A number of years ago, the Foundation for the Study of Cycles in the US researched which technical indicator could give investors a meaningful guideline in times like these. 

It became apparent that during a major downswing, quality shares whose mid-term averages (say 75 days) remained above their long-term averages (200 days) could prove to be winners in the next upswing. 

This demonstrates that the so-called informed capital was prepared to support those shares despite the general pessimism. 

The Achilles heel of this technique is of course that the decline could become a full-scale bear market. 

It would therefore be safer to use it in tandem with good fundamental research. 

tables

The group of shares that have come to the fore through this method is currently dominated by commodity groups such as Implats, Amplats, Kumba, Northam, ARM and Anglo. 

Others that look interesting include Telkom, Capitec, Naspers* and PSG. Few would have believed that Telkom, which has been a group fraught with problems for so long, would pop up as the strongest share on the JSE – measured in terms of the percentage difference between its price and its long-term average. 

The group, which has been privatised (the state’s shareholding is nevertheless 40.5%), has come a long way and is not only profitable, but also distributing dividends regularly. 

It has increased by 45% since the beginning of the year and, following its results, broke through the high of 8 578c reached in March 2015. 

During 2007, it reached an all-time high around 19 500c. From its results it’s evident that it is making major investments in various areas that are beginning to deliver additional income streams. 

This not only includes mobile phone and internet services, but also its large property portfolio, which will possibly be unbundled and listed. 

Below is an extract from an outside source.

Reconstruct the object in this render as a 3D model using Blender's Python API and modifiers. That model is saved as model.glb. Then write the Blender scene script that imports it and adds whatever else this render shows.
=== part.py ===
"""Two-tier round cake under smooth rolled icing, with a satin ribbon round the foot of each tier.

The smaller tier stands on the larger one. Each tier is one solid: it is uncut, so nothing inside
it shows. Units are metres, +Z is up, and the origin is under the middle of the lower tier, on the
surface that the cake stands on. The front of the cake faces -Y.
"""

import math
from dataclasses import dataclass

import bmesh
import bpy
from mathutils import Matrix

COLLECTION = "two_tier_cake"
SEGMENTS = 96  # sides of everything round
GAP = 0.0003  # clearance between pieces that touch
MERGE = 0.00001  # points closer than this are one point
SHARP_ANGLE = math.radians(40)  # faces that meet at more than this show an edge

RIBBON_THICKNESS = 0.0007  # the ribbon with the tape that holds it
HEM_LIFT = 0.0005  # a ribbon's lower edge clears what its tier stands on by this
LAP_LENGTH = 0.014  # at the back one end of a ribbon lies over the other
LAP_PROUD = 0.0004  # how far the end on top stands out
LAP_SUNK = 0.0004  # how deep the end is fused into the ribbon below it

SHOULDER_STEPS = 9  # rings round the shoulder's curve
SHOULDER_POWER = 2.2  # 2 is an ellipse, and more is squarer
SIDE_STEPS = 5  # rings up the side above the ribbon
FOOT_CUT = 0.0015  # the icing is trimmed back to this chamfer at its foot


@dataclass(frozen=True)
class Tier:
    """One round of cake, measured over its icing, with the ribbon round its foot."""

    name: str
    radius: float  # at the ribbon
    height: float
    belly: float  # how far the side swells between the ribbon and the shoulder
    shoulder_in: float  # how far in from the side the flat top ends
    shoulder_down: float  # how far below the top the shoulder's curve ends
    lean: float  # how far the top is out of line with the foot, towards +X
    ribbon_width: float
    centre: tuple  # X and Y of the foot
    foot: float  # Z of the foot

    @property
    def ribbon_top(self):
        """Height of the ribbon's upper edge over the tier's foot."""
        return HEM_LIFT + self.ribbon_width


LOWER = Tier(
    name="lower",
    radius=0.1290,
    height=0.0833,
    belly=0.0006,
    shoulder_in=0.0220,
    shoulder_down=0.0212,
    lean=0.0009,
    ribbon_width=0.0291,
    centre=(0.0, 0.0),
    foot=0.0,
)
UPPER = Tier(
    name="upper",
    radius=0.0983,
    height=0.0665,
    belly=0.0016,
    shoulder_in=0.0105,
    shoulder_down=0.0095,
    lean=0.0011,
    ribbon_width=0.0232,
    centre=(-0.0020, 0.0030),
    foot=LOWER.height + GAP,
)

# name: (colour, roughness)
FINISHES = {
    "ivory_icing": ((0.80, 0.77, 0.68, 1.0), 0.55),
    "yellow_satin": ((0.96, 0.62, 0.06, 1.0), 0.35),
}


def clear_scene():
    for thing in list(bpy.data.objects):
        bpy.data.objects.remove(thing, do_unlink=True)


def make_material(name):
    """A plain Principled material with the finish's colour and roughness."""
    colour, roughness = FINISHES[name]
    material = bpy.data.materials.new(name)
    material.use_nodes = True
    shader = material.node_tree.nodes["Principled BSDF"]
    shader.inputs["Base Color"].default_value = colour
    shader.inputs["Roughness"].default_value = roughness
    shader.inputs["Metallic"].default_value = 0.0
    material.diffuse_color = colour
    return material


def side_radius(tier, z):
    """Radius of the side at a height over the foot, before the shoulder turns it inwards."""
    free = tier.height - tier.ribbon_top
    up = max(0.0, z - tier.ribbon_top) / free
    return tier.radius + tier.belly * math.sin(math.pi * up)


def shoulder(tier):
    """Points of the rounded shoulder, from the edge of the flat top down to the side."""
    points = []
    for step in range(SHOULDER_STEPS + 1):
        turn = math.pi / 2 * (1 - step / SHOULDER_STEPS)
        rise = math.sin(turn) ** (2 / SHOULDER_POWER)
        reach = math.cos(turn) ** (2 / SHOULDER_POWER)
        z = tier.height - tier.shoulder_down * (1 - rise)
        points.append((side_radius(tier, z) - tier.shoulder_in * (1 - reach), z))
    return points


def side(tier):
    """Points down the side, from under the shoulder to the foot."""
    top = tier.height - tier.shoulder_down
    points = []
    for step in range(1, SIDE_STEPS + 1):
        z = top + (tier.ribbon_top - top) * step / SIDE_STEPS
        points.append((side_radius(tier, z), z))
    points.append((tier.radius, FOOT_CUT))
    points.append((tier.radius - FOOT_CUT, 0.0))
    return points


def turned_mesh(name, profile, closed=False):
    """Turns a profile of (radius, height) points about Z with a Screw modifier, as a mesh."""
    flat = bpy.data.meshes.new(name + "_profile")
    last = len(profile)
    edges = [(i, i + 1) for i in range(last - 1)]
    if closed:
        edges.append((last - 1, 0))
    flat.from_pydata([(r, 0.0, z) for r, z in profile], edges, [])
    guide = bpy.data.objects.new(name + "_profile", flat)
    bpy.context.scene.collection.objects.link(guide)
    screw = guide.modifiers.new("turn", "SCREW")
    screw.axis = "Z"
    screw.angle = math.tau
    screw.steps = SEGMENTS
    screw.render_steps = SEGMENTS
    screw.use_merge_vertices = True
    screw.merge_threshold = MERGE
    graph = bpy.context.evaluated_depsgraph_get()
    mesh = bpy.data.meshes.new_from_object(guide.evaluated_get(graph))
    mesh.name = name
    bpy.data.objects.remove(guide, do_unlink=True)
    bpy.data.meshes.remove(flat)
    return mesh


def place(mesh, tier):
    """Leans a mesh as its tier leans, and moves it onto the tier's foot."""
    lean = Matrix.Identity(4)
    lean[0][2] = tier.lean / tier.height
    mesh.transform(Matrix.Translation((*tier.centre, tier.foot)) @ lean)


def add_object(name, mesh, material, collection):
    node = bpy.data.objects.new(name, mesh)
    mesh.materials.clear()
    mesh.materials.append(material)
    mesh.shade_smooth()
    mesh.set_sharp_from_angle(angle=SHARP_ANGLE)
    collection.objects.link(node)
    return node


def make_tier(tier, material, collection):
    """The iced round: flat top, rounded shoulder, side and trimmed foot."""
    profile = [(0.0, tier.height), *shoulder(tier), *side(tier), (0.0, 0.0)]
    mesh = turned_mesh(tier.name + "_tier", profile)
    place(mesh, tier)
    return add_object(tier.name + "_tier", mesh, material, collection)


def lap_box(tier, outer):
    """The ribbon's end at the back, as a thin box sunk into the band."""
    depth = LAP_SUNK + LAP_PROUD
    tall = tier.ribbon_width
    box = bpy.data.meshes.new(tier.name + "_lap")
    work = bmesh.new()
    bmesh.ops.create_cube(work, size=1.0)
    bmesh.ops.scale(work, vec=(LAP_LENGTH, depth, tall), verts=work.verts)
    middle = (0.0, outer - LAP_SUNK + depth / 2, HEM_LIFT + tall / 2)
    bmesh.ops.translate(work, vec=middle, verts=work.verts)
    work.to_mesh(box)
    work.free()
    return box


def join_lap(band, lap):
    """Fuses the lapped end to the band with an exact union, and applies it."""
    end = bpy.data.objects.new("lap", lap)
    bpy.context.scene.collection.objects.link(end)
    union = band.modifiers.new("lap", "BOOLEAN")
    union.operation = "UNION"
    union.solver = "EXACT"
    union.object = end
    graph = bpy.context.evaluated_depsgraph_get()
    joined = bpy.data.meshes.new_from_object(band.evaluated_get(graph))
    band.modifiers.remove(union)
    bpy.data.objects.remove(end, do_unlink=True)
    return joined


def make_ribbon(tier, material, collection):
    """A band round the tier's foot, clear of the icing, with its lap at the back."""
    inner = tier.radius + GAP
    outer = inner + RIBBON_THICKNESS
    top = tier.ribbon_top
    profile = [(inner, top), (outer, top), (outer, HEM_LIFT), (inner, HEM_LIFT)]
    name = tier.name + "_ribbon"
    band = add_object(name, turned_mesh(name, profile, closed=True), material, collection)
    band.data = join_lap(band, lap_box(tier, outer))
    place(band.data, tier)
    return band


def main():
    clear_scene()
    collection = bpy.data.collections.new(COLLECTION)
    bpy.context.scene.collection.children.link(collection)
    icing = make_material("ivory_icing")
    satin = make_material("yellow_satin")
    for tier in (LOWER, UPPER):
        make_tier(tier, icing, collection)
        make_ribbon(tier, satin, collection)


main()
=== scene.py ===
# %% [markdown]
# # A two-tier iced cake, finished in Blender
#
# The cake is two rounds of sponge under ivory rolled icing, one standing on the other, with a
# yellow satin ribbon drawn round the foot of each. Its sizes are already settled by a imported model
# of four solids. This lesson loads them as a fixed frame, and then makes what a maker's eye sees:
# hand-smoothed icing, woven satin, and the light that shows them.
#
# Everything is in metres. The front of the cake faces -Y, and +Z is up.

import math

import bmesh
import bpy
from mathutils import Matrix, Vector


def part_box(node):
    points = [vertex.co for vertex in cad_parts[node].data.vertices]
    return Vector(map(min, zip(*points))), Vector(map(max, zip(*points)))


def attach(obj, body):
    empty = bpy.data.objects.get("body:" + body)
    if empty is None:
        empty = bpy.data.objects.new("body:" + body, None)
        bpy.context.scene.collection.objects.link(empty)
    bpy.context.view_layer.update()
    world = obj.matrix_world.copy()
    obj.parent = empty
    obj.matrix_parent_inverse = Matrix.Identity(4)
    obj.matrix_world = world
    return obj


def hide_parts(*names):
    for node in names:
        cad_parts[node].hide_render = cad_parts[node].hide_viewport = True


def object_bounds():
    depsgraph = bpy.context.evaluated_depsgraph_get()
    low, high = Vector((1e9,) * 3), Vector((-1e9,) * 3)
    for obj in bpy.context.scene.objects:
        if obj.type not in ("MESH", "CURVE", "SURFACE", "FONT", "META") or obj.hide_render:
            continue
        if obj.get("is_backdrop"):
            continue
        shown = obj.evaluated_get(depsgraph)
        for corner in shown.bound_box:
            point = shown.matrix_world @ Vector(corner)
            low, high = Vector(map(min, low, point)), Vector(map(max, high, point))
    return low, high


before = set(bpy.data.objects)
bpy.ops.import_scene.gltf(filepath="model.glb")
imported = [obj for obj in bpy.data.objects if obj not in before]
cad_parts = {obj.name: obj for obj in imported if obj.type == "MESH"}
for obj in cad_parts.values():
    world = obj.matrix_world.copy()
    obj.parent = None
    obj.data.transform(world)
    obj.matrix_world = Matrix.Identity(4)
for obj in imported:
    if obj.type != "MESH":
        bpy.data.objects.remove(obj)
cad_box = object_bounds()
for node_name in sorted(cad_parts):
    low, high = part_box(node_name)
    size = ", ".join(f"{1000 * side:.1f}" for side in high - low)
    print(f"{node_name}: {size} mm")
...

Its wholly-owned subsidiary Giro owns more than 1 300 properties and has earmarked 40 new development projects, including large-scale housing projects. 

Its CEO, Sipho Maseko, says Telkom wants to unlock value for its shareholders. 

Then we have the ongoing speculation that Telkom is possibly going to merge with Cell C because both of them are currently finding it difficult to compete with the two giants in the industry, MTN and Vodacom.

Among the weakest shares is Sasol**, which is being punished by the market for unexpectedly announcing that it would have to spend an additional $1bn to complete its giant chemical plant at Lake Charles in the US. 

The total costs have escalated to between $12.6bn and $12.9bn, equal to more than two-thirds of its current market cap. 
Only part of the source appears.